• _Task brief_
Reproduce the material in full, exactly as written.

++++ Task inputs ++++

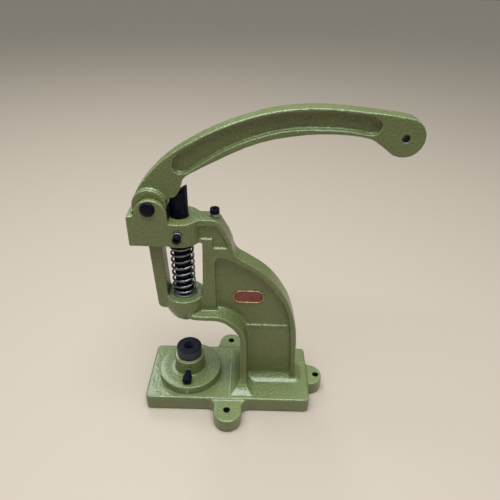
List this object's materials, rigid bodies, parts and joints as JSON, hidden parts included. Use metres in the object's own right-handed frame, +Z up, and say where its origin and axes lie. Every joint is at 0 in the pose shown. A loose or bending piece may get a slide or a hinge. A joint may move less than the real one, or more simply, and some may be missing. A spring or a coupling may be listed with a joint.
{
  "type": "snap setting press",
  "caption": "Cast hand press with a swinging handle whose cam nose drives a spring-returned ram down onto a lower die, for setting snaps and rivets.",
  "frame": {"origin": "centre of the base plate's rectangle, on the underside that stands on the bench", "axes": "+X along the base towards the handle's end, +Y across the press to its rear, +Z up along the ram"},
  "size_m": [0.2728, 0.1431, 0.3502],
  "materials": {
    "enamelled_casting": "olive green hammer enamel on cast iron",
    "black_steel": "oiled black oxide",
    "spring_steel": "dark blued wire",
    "zinc_steel": "dull zinc plate",
    "brass": "worn brass",
    "red_enamel": "red enamel"
  },
  "bodies": {
    "frame": {"press_base": "enamelled_casting", "press_frame": "enamelled_casting", "die_holder": "enamelled_casting", "die_holder_bolt": "zinc_steel", "die_holder_lock_washer": "zinc_steel", "guide_screw": "black_steel", "guide_screw_washer": "zinc_steel", "stop_locknut": "zinc_steel", "spring_seat_washer": "zinc_steel", "return_spring": "spring_steel", "pivot_pin": "black_steel", "pivot_washer": "zinc_steel", "pivot_snap_ring": "spring_steel", "badge_rim": "brass", "badge_inlay": "red_enamel"},
    "lever": {"lever": "enamelled_casting"},
    "ram": {"ram": "black_steel", "spring_collar": "black_steel", "ram_snap_ring": "spring_steel", "ram_grub_screw": "black_steel"},
    "lower_die": {"lower_die": "black_steel"},
    "die_set_screw": {"die_set_screw": "black_steel"},
    "stop_screw": {"stop_screw": "black_steel"}
  },
  "joints": [
    {"name": "lever_swing", "type": "hinge", "parent": "frame", "child": "lever", "pos_m": [-0.0745, 0, 0.256], "axis": [0, 1, 0], "range_deg": [0, 38]},
    {"name": "ram_slide", "type": "slide", "parent": "frame", "child": "ram", "axis": [0, 0, -1], "range_m": [0, 0.0208], "stiffness_N_per_m": 2000, "springref_m": -0.03, "deforming": ["return_spring"]},
    {"name": "die_lift", "type": "slide", "parent": "frame", "child": "lower_die", "axis": [0, 0, 1], "range_m": [0, 0.0182]},
    {"name": "die_screw_back_off", "type": "slide", "parent": "frame", "child": "die_set_screw", "axis": [0, -1, 0], "range_m": [0, 0.004]},
    {"name": "stop_screw_adjust", "type": "slide", "parent": "frame", "child": "stop_screw", "axis": [0, 0, 1], "range_m": [0, 0.0035]}
  ],
  "couplings": [
    {"joint": "ram_slide", "follows": "lever_swing", "m_per_rad": 0.031}
  ]
}
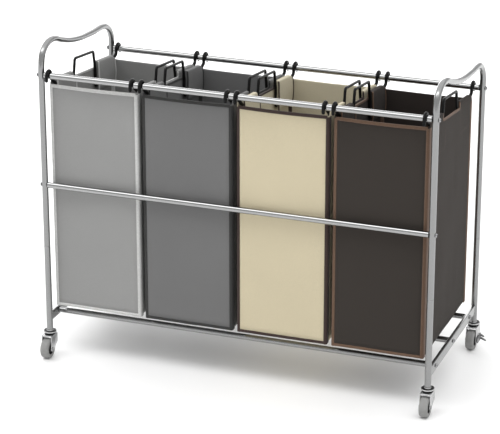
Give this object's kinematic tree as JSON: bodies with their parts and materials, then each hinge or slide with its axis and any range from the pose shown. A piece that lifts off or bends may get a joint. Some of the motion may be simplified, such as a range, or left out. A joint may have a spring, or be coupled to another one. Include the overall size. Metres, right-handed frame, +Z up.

++++

• _Answer to this task_
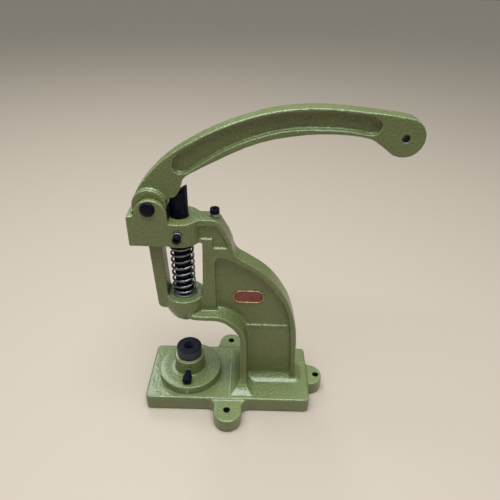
List this object's materials, rigid bodies, parts and joints as JSON, hidden parts included. Use metres in the object's own right-handed frame, +Z up, and say where its origin and axes lie. Every joint is at 0 in the pose shown. A loose or bending piece may get a slide or a hinge. A joint may move less than the real one, or more simply, and some may be missing. A spring or a coupling may be listed with a joint.
{
  "type": "snap setting press",
  "caption": "Cast hand press with a swinging handle whose cam nose drives a spring-returned ram down onto a lower die, for setting snaps and rivets.",
  "frame": {"origin": "centre of the base plate's rectangle, on the underside that stands on the bench", "axes": "+X along the base towards the handle's end, +Y across the press to its rear, +Z up along the ram"},
  "size_m": [0.2728, 0.1431, 0.3502],
  "materials": {
    "enamelled_casting": "olive green hammer enamel on cast iron",
    "black_steel": "oiled black oxide",
    "spring_steel": "dark blued wire",
    "zinc_steel": "dull zinc plate",
    "brass": "worn brass",
    "red_enamel": "red enamel"
  },
  "bodies": {
    "frame": {"press_base": "enamelled_casting", "press_frame": "enamelled_casting", "die_holder": "enamelled_casting", "die_holder_bolt": "zinc_steel", "die_holder_lock_washer": "zinc_steel", "guide_screw": "black_steel", "guide_screw_washer": "zinc_steel", "stop_locknut": "zinc_steel", "spring_seat_washer": "zinc_steel", "return_spring": "spring_steel", "pivot_pin": "black_steel", "pivot_washer": "zinc_steel", "pivot_snap_ring": "spring_steel", "badge_rim": "brass", "badge_inlay": "red_enamel"},
    "lever": {"lever": "enamelled_casting"},
    "ram": {"ram": "black_steel", "spring_collar": "black_steel", "ram_snap_ring": "spring_steel", "ram_grub_screw": "black_steel"},
    "lower_die": {"lower_die": "black_steel"},
    "die_set_screw": {"die_set_screw": "black_steel"},
    "stop_screw": {"stop_screw": "black_steel"}
  },
  "joints": [
    {"name": "lever_swing", "type": "hinge", "parent": "frame", "child": "lever", "pos_m": [-0.0745, 0, 0.256], "axis": [0, 1, 0], "range_deg": [0, 38]},
    {"name": "ram_slide", "type": "slide", "parent": "frame", "child": "ram", "axis": [0, 0, -1], "range_m": [0, 0.0208], "stiffness_N_per_m": 2000, "springref_m": -0.03, "deforming": ["return_spring"]},
    {"name": "die_lift", "type": "slide", "parent": "frame", "child": "lower_die", "axis": [0, 0, 1], "range_m": [0, 0.0182]},
    {"name": "die_screw_back_off", "type": "slide", "parent": "frame", "child": "die_set_screw", "axis": [0, -1, 0], "range_m": [0, 0.004]},
    {"name": "stop_screw_adjust", "type": "slide", "parent": "frame", "child": "stop_screw", "axis": [0, 0, 1], "range_m": [0, 0.0035]}
  ],
  "couplings": [
    {"joint": "ram_slide", "follows": "lever_swing", "m_per_rad": 0.031}
  ]
}
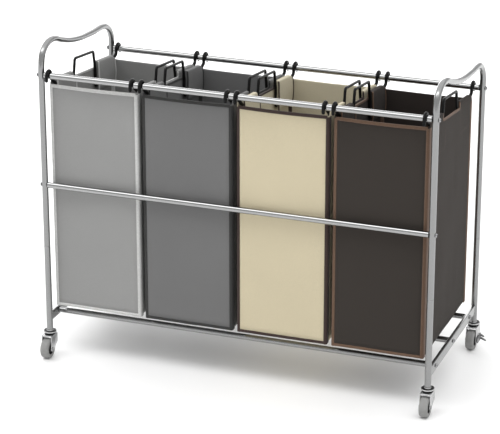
Give this object's kinematic tree as JSON: bodies with their parts and materials, then each hinge or slide with its axis and any range from the pose shown. A piece that lifts off or bends may get a joint. Some of the motion may be simplified, such as a range, or left out. A joint may have a spring, or be coupled to another one. Include the overall size. Metres, right-handed frame, +Z up.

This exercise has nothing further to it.